Now that President Bush is down to his final months in office, one might expect him to be worrying about what he leaves behind — how history will judge him and, no less important, what sort of record he will leave for his fellow Republicans to run on next year. How odd of him, then, to decide at this moment to veto a bipartisan bill providing medical insurance to poor children.

Bush ran for the presidency seven years ago with a campaign that promised prudence, moderation and “compassionate conservatism”: a “humble” foreign policy that restores American greatness, attention to the weakest among us here at home, and efficient, businesslike management in Washington. Instead, to our lasting grief, he has delivered a reckless, gun-toting foreign policy that has decimated America’s world standing, set new records at home in economic inequality and produced soaring government deficits, generating a federal debt the size of the Mariana Trench. He even lost New Orleans.

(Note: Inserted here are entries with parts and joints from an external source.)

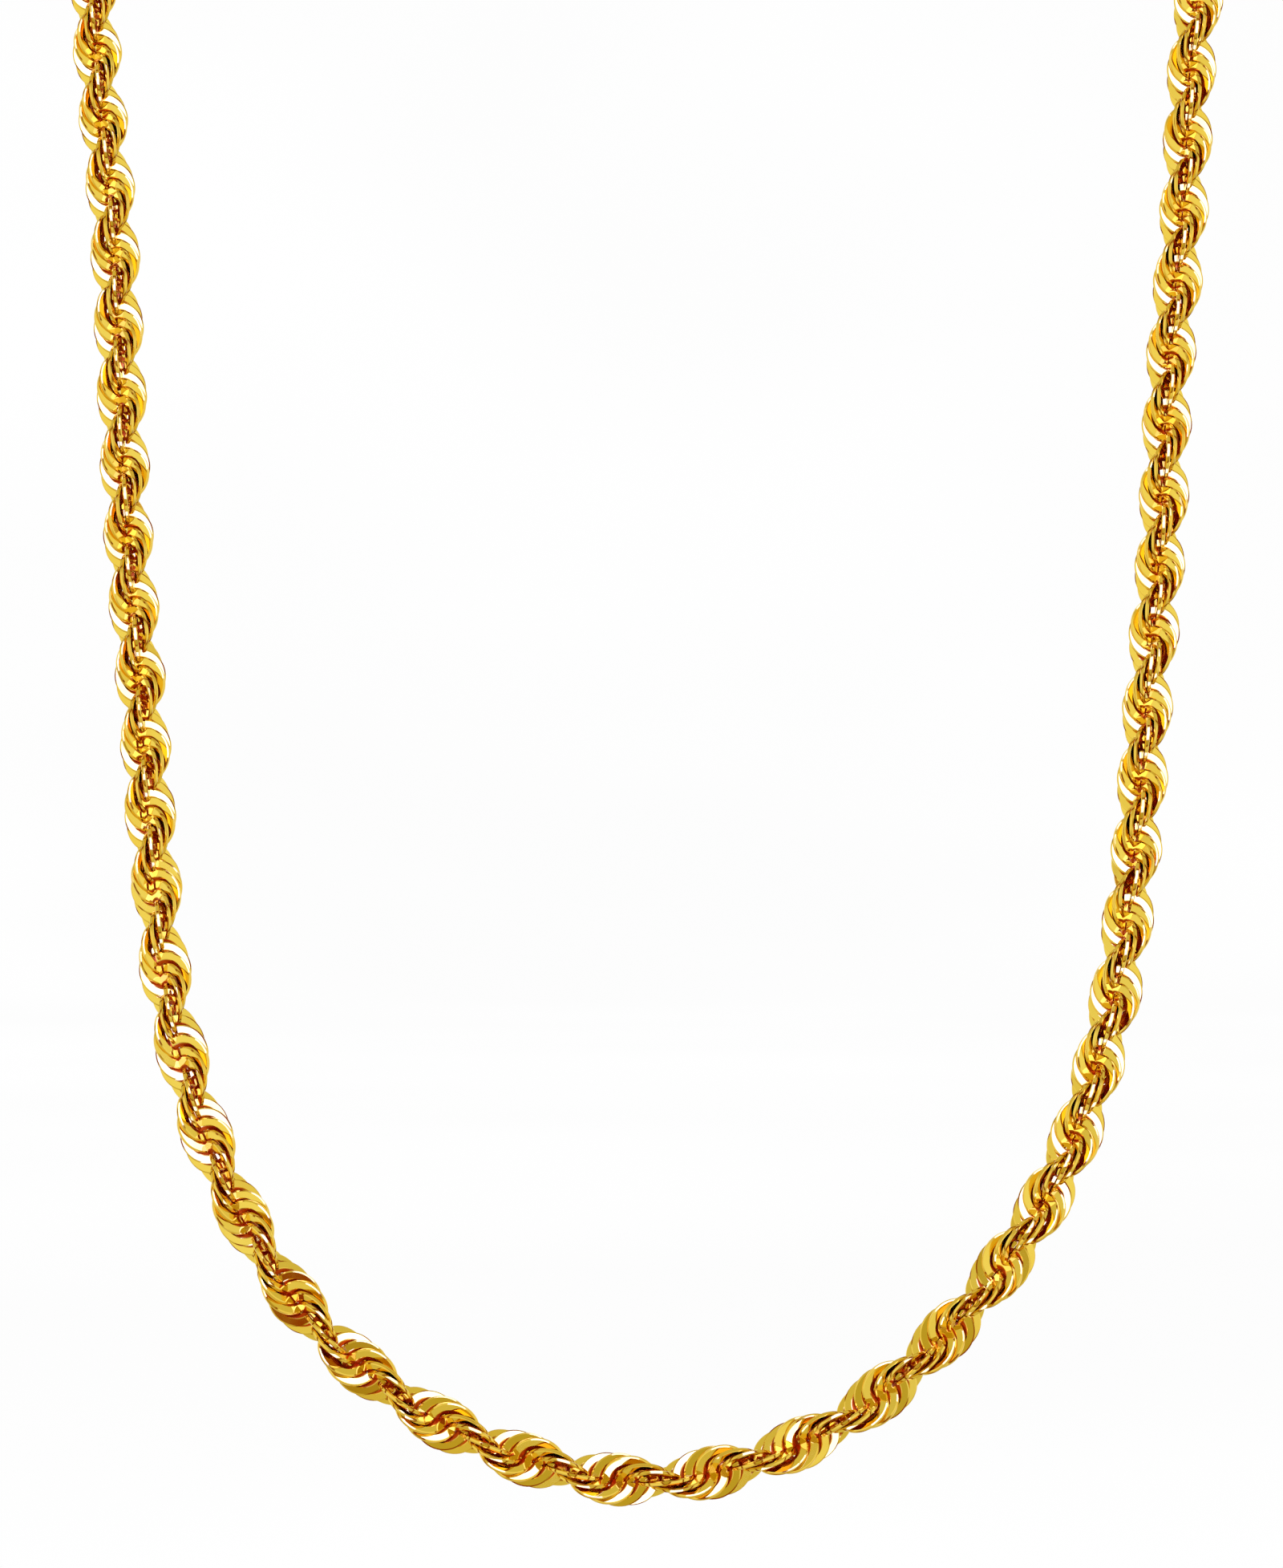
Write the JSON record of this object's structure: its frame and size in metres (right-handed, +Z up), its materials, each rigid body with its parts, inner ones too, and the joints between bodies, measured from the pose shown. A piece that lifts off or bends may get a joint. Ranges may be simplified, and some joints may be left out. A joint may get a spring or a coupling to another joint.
{
  "type": "rope chain necklace",
  "caption": "Gold rope chain necklace of interlinked flat links twisted into a two-strand rope, closed at the nape by a barrel clasp, in the shape it takes when worn.",
  "frame": {"origin": "middle of the clasp, where the necklace sits on the nape of the neck", "axes": "+Z up, -Y towards the wearer's front, +X towards the wearer's left"},
  "size_m": [0.1, 0.0899, 0.1808],
  "materials": {
    "link_gold": "polished yellow gold with cut and polished faces",
    "clasp_gold": "polished yellow gold"
  },
  "bodies": {
    "root": {"rope_chain": "link_gold", "end_cap_left": "clasp_gold", "end_cap_right": "clasp_gold", "clasp": "clasp_gold"}
  },
  "joints": []
}
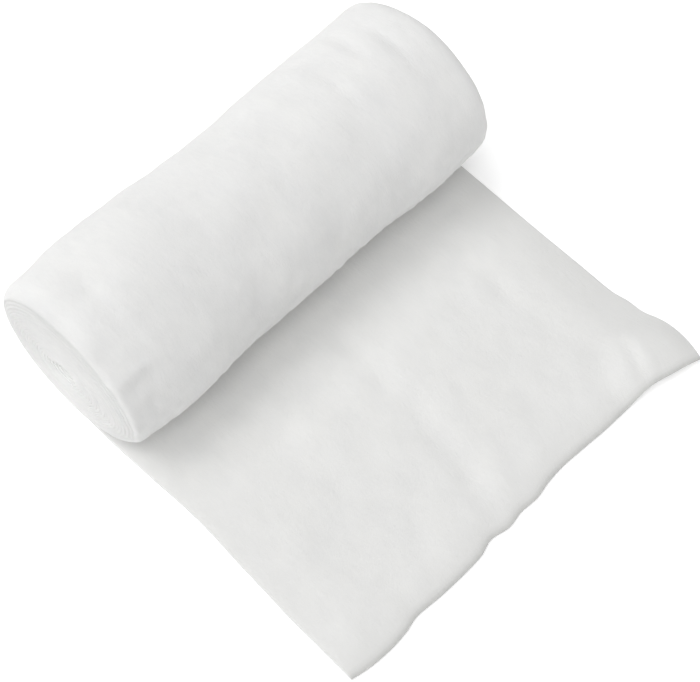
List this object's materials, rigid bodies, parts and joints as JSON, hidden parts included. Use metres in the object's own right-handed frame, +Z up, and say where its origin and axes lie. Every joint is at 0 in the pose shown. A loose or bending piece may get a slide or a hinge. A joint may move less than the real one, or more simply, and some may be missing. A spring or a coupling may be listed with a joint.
{
  "type": "cast padding roll",
  "caption": "Soft nonwoven padding strip wound into a roll, with its loose end drawn out flat in front; it is wrapped round a limb under a cast.",
  "frame": {"origin": "on the surface that the part lies on, at the middle of its footprint", "axes": "+X along the roll's axis; -Y the way the loose end runs out; +Z up, out of the surface"},
  "size_m": [0.1556, 0.1568, 0.0632],
  "materials": {
    "padding_web": "matt white nonwoven fibre, soft and slightly cloudy"
  },
  "bodies": {
    "root": {"wound_roll": "padding_web", "loose_end": "padding_web"}
  },
  "joints": []
}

If ever there were a time for him to switch course and dust off some of his old campaign promises, it would be now. He could announce a dramatic initiative to make America a leader rather than a hindrance in global efforts to save the environment. He could launch a serious effort to combat African hunger or disease. He could hammer out a sensible policy on oil conservation and alternative fuels. He could induce the Dodgers to return to Brooklyn.

But no. Bush chose this moment, after seven years of profligate spending and fiscal chaos, to show some budgetary backbone by denying medical care to 4 million children who need it.

In vetoing the popular congressional bill to increase funding for the State Children’s Health Insurance Program, a federal-state plan that provides health coverage for children whose families can’t afford it, Bush and his aides announced that the president was taking a stand against creeping socialized medicine. He was denying employers an excuse to stop providing health coverage at the workplace. And he was keeping a lid on the budget to save taxpayers money.

But none of this makes any sense. The budgetary saving from his veto totals just $6 billion a year, out of a total federal budget of some $2 trillion. As for protecting employer-based medical coverage, it’s a lost cause. Companies are abandoning health care at a gallop; that’s a key reason for the current crisis.

Silliest of all is Bush’s notion that he’s blocking socialized medicine and preserving choice. Most Americans don’t have any choice. Their health care is dictated by their HMO. The biggest and best health care plan in the country is the military system, government owned and operated — that is, socialized — that covers military personnel and veterans, plus select government employees including the president himself.

The president may think it’s smart politics to keep children away from doctors. Congress shouldn’t put up with it. The veto must be overridden.